Data excerpt start
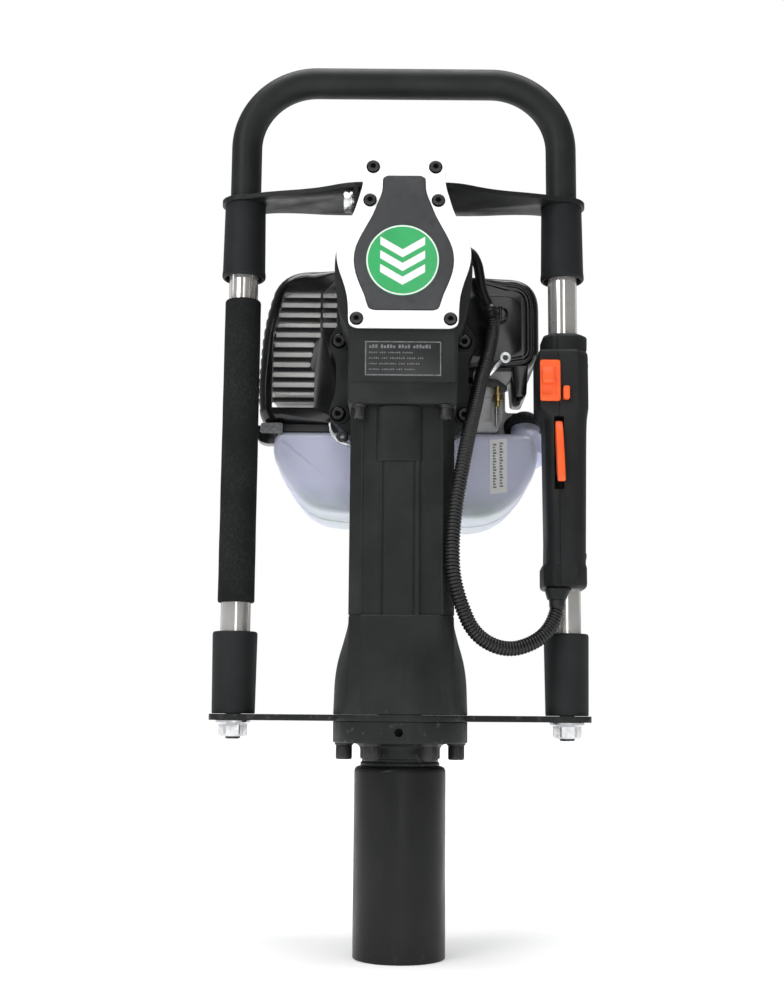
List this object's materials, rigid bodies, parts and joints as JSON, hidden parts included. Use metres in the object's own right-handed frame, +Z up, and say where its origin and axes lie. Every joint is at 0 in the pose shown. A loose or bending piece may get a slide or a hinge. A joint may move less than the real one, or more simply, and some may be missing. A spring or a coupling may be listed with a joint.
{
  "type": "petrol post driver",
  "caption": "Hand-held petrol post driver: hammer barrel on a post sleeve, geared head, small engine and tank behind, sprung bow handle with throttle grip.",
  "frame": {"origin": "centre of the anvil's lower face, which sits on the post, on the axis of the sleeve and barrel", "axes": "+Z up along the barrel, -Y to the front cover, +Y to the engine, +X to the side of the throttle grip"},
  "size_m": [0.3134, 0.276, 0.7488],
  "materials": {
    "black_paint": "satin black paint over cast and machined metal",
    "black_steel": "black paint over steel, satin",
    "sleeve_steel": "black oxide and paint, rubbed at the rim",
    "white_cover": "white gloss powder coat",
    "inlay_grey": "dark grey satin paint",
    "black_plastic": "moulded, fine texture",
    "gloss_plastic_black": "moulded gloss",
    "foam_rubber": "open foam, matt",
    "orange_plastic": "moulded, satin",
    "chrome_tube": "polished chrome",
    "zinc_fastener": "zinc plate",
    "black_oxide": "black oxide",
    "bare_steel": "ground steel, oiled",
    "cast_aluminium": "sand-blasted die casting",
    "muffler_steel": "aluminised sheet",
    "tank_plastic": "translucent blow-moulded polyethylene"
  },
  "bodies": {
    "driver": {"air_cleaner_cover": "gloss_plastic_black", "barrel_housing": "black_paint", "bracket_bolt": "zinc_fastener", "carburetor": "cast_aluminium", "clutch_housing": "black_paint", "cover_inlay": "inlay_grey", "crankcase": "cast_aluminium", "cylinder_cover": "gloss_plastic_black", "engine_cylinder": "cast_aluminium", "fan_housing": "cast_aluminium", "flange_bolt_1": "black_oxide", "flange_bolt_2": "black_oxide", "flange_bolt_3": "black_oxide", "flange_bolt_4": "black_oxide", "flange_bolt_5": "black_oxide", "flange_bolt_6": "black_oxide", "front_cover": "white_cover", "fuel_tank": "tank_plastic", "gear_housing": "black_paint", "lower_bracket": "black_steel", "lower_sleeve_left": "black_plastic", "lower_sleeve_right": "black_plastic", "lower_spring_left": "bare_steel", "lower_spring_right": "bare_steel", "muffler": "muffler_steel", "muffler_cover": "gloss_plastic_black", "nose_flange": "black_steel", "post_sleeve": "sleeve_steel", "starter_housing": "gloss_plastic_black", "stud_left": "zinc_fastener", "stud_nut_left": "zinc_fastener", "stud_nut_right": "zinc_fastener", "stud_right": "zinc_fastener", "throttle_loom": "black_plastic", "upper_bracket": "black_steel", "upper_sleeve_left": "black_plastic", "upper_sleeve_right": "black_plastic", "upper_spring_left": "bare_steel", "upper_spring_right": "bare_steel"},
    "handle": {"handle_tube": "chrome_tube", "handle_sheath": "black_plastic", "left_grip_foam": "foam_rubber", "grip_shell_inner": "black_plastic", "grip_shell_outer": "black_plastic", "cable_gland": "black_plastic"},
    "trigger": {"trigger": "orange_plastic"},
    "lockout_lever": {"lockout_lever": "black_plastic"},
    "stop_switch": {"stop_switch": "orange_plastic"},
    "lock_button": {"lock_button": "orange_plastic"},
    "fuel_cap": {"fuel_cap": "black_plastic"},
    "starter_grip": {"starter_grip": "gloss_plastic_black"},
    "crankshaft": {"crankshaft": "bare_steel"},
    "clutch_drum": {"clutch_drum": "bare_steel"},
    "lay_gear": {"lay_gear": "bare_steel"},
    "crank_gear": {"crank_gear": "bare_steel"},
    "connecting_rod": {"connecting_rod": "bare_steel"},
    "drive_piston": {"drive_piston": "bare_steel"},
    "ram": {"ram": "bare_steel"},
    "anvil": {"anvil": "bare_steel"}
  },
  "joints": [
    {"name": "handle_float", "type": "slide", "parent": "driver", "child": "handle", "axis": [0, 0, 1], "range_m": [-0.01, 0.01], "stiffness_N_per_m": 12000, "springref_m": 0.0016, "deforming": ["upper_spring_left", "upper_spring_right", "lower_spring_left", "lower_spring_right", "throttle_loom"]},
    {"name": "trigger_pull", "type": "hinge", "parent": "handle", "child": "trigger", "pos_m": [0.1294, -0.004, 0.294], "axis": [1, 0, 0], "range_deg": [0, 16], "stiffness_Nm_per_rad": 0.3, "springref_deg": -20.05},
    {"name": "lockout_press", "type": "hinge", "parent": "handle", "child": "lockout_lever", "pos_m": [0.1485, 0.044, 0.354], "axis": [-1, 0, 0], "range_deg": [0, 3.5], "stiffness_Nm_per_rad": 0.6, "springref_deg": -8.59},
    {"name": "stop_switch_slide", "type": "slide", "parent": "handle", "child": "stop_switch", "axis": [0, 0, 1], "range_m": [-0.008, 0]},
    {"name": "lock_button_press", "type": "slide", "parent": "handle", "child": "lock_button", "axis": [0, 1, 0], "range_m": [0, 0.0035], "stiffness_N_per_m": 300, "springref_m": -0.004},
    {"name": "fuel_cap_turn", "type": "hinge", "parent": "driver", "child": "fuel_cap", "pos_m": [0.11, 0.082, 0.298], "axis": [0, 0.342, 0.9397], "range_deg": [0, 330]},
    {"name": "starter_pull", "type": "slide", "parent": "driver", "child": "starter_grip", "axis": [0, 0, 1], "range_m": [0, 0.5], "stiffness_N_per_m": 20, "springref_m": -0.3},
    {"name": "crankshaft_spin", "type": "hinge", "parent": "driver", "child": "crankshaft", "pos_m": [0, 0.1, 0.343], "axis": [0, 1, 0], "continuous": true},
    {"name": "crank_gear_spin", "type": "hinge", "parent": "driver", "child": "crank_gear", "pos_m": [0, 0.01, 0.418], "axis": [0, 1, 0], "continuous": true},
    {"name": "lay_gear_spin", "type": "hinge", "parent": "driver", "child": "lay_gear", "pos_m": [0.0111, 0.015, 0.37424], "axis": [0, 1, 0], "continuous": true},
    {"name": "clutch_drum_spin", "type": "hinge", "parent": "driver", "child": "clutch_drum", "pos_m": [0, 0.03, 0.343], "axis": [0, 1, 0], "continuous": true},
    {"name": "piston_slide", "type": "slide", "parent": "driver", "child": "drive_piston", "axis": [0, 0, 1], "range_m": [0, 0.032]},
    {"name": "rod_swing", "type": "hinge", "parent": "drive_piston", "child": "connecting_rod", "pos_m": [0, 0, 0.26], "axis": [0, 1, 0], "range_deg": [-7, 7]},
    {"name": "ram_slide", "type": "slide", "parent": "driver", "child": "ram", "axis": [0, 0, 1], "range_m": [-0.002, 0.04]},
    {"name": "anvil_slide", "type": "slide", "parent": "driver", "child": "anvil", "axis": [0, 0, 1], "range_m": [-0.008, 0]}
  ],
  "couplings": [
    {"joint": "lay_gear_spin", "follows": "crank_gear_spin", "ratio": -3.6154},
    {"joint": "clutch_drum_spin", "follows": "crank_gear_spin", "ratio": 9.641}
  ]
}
Data excerpt end
What is being asked: Give back the whole listing exactly as it reads.

Exercise output:
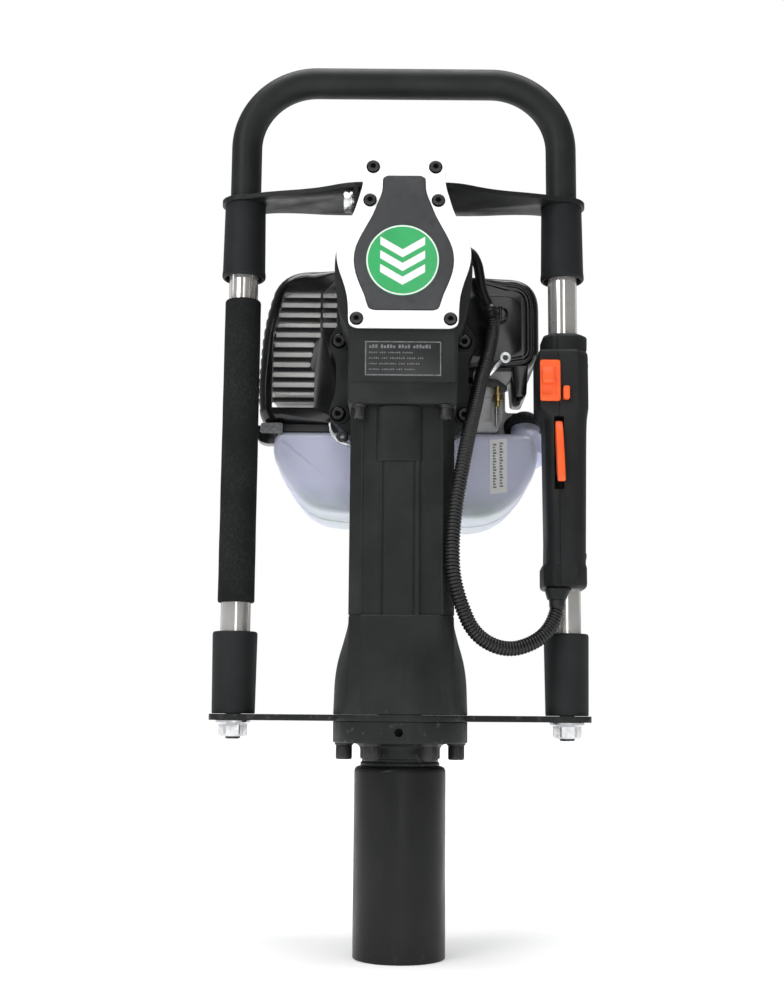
List this object's materials, rigid bodies, parts and joints as JSON, hidden parts included. Use metres in the object's own right-handed frame, +Z up, and say where its origin and axes lie. Every joint is at 0 in the pose shown. A loose or bending piece may get a slide or a hinge. A joint may move less than the real one, or more simply, and some may be missing. A spring or a coupling may be listed with a joint.
{
  "type": "petrol post driver",
  "caption": "Hand-held petrol post driver: hammer barrel on a post sleeve, geared head, small engine and tank behind, sprung bow handle with throttle grip.",
  "frame": {"origin": "centre of the anvil's lower face, which sits on the post, on the axis of the sleeve and barrel", "axes": "+Z up along the barrel, -Y to the front cover, +Y to the engine, +X to the side of the throttle grip"},
  "size_m": [0.3134, 0.276, 0.7488],
  "materials": {
    "black_paint": "satin black paint over cast and machined metal",
    "black_steel": "black paint over steel, satin",
    "sleeve_steel": "black oxide and paint, rubbed at the rim",
    "white_cover": "white gloss powder coat",
    "inlay_grey": "dark grey satin paint",
    "black_plastic": "moulded, fine texture",
    "gloss_plastic_black": "moulded gloss",
    "foam_rubber": "open foam, matt",
    "orange_plastic": "moulded, satin",
    "chrome_tube": "polished chrome",
    "zinc_fastener": "zinc plate",
    "black_oxide": "black oxide",
    "bare_steel": "ground steel, oiled",
    "cast_aluminium": "sand-blasted die casting",
    "muffler_steel": "aluminised sheet",
    "tank_plastic": "translucent blow-moulded polyethylene"
  },
  "bodies": {
    "driver": {"air_cleaner_cover": "gloss_plastic_black", "barrel_housing": "black_paint", "bracket_bolt": "zinc_fastener", "carburetor": "cast_aluminium", "clutch_housing": "black_paint", "cover_inlay": "inlay_grey", "crankcase": "cast_aluminium", "cylinder_cover": "gloss_plastic_black", "engine_cylinder": "cast_aluminium", "fan_housing": "cast_aluminium", "flange_bolt_1": "black_oxide", "flange_bolt_2": "black_oxide", "flange_bolt_3": "black_oxide", "flange_bolt_4": "black_oxide", "flange_bolt_5": "black_oxide", "flange_bolt_6": "black_oxide", "front_cover": "white_cover", "fuel_tank": "tank_plastic", "gear_housing": "black_paint", "lower_bracket": "black_steel", "lower_sleeve_left": "black_plastic", "lower_sleeve_right": "black_plastic", "lower_spring_left": "bare_steel", "lower_spring_right": "bare_steel", "muffler": "muffler_steel", "muffler_cover": "gloss_plastic_black", "nose_flange": "black_steel", "post_sleeve": "sleeve_steel", "starter_housing": "gloss_plastic_black", "stud_left": "zinc_fastener", "stud_nut_left": "zinc_fastener", "stud_nut_right": "zinc_fastener", "stud_right": "zinc_fastener", "throttle_loom": "black_plastic", "upper_bracket": "black_steel", "upper_sleeve_left": "black_plastic", "upper_sleeve_right": "black_plastic", "upper_spring_left": "bare_steel", "upper_spring_right": "bare_steel"},
    "handle": {"handle_tube": "chrome_tube", "handle_sheath": "black_plastic", "left_grip_foam": "foam_rubber", "grip_shell_inner": "black_plastic", "grip_shell_outer": "black_plastic", "cable_gland": "black_plastic"},
    "trigger": {"trigger": "orange_plastic"},
    "lockout_lever": {"lockout_lever": "black_plastic"},
    "stop_switch": {"stop_switch": "orange_plastic"},
    "lock_button": {"lock_button": "orange_plastic"},
    "fuel_cap": {"fuel_cap": "black_plastic"},
    "starter_grip": {"starter_grip": "gloss_plastic_black"},
    "crankshaft": {"crankshaft": "bare_steel"},
    "clutch_drum": {"clutch_drum": "bare_steel"},
    "lay_gear": {"lay_gear": "bare_steel"},
    "crank_gear": {"crank_gear": "bare_steel"},
    "connecting_rod": {"connecting_rod": "bare_steel"},
    "drive_piston": {"drive_piston": "bare_steel"},
    "ram": {"ram": "bare_steel"},
    "anvil": {"anvil": "bare_steel"}
  },
  "joints": [
    {"name": "handle_float", "type": "slide", "parent": "driver", "child": "handle", "axis": [0, 0, 1], "range_m": [-0.01, 0.01], "stiffness_N_per_m": 12000, "springref_m": 0.0016, "deforming": ["upper_spring_left", "upper_spring_right", "lower_spring_left", "lower_spring_right", "throttle_loom"]},
    {"name": "trigger_pull", "type": "hinge", "parent": "handle", "child": "trigger", "pos_m": [0.1294, -0.004, 0.294], "axis": [1, 0, 0], "range_deg": [0, 16], "stiffness_Nm_per_rad": 0.3, "springref_deg": -20.05},
    {"name": "lockout_press", "type": "hinge", "parent": "handle", "child": "lockout_lever", "pos_m": [0.1485, 0.044, 0.354], "axis": [-1, 0, 0], "range_deg": [0, 3.5], "stiffness_Nm_per_rad": 0.6, "springref_deg": -8.59},
    {"name": "stop_switch_slide", "type": "slide", "parent": "handle", "child": "stop_switch", "axis": [0, 0, 1], "range_m": [-0.008, 0]},
    {"name": "lock_button_press", "type": "slide", "parent": "handle", "child": "lock_button", "axis": [0, 1, 0], "range_m": [0, 0.0035], "stiffness_N_per_m": 300, "springref_m": -0.004},
    {"name": "fuel_cap_turn", "type": "hinge", "parent": "driver", "child": "fuel_cap", "pos_m": [0.11, 0.082, 0.298], "axis": [0, 0.342, 0.9397], "range_deg": [0, 330]},
    {"name": "starter_pull", "type": "slide", "parent": "driver", "child": "starter_grip", "axis": [0, 0, 1], "range_m": [0, 0.5], "stiffness_N_per_m": 20, "springref_m": -0.3},
    {"name": "crankshaft_spin", "type": "hinge", "parent": "driver", "child": "crankshaft", "pos_m": [0, 0.1, 0.343], "axis": [0, 1, 0], "continuous": true},
    {"name": "crank_gear_spin", "type": "hinge", "parent": "driver", "child": "crank_gear", "pos_m": [0, 0.01, 0.418], "axis": [0, 1, 0], "continuous": true},
    {"name": "lay_gear_spin", "type": "hinge", "parent": "driver", "child": "lay_gear", "pos_m": [0.0111, 0.015, 0.37424], "axis": [0, 1, 0], "continuous": true},
    {"name": "clutch_drum_spin", "type": "hinge", "parent": "driver", "child": "clutch_drum", "pos_m": [0, 0.03, 0.343], "axis": [0, 1, 0], "continuous": true},
    {"name": "piston_slide", "type": "slide", "parent": "driver", "child": "drive_piston", "axis": [0, 0, 1], "range_m": [0, 0.032]},
    {"name": "rod_swing", "type": "hinge", "parent": "drive_piston", "child": "connecting_rod", "pos_m": [0, 0, 0.26], "axis": [0, 1, 0], "range_deg": [-7, 7]},
    {"name": "ram_slide", "type": "slide", "parent": "driver", "child": "ram", "axis": [0, 0, 1], "range_m": [-0.002, 0.04]},
    {"name": "anvil_slide", "type": "slide", "parent": "driver", "child": "anvil", "axis": [0, 0, 1], "range_m": [-0.008, 0]}
  ],
  "couplings": [
    {"joint": "lay_gear_spin", "follows": "crank_gear_spin", "ratio": -3.6154},
    {"joint": "clutch_drum_spin", "follows": "crank_gear_spin", "ratio": 9.641}
  ]
}